Önümüzde yerel seçimler var  ve vizyon sahibi, karizmatik adaylarla geçmesini ümit ediğimiz yerel bir demokrasi yarışını arzuluyoruz. Takım tutar gibi siyasi partilerin desteklendiği değil, büyükşehrin ne demek olduğunun farkında olan kadrolar ve vizyoner adaylarla projelerin yarıştığı, gelecek vizyonlarının olgunlaştırıldığı bir yerel seçim yarışına göre karar vermeyi bu toplumun artık fazlasıyla hak ettiğini düşünüyorum.

 

Son zamanlarda gözüme ilişen bir durumuda paylaşmak isterim. Özellikle depremlerden ve çözüm sürecinden önce ‘Billboardlar ’da sizin ve partinizin resimlerinin tamamı olmasa da önemli bir kısmının tahrip edilmiş olduğunu görüyordum, ama özellikle bayram mesajınızın ve gelişinizi duyuran spotların bu yazı yazıldığı vakte kadar aynı şekilde duruyor olması aslında çok önemli bir gelişmedir.

 

Ayrıca ötesi Saray olan ve daha sonrası Türkiye’yi İran’a bağlayan Özalp’e bir ziyaretiniz olacak. 33 Kurşun vakasının kederi ‘Muğlalı’ isminin kışladan kaldırılması ile önemli ölçüde azalmış olsa dahi o gün babasını kaybeden kundaktaki bir bebek bugün 70 yaşına geldi.

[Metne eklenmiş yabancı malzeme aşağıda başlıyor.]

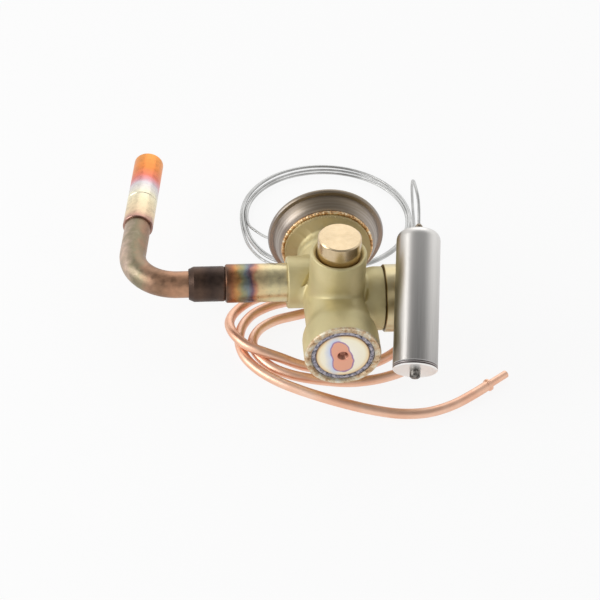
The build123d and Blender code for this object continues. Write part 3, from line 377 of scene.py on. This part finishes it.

Bu ziyaretinizde gönül ister ki bu zalimane katliamın mağdurlarının çocukları ve akrabalarıyla bir araya gelip gönüllerine bir dokunabilseniz. 

 

Son olarak şu an az sayıda kalan konteyner kentlerde çaresizliklerini haykırarak yaşam mücadelesi veren hemşerilerimiz var. Cuma namazlarında Suriyeli vatandaşlar ve diğer ihtiyaç sahipleri için yardım topladığımız bir ülkede, az sayıda kalan ve en büyük dayanaklarıolan çaresizliklerini haykıran bu vatandaşlarımıza devlet-millet ortaklığıyla yardım elinin uzatılmasının öncüsü olunuz, bu soruna son noktayı koyunuz.

 

Hizmeti ibadet ahlakıyla gerçekleştiren, kültürün ve eğitimin beraberce yükseldiği, insanı ve demokrasiyi merkezine alan, siyaset orucunu sonlandıracakkendi gençliğinizdeki gibi yeni nesil bir kitlesel siyasi uyanışa vesile olmanızı umut ediyor, Yüce Allah’tan size sağlık ve esenlikler diliyorum.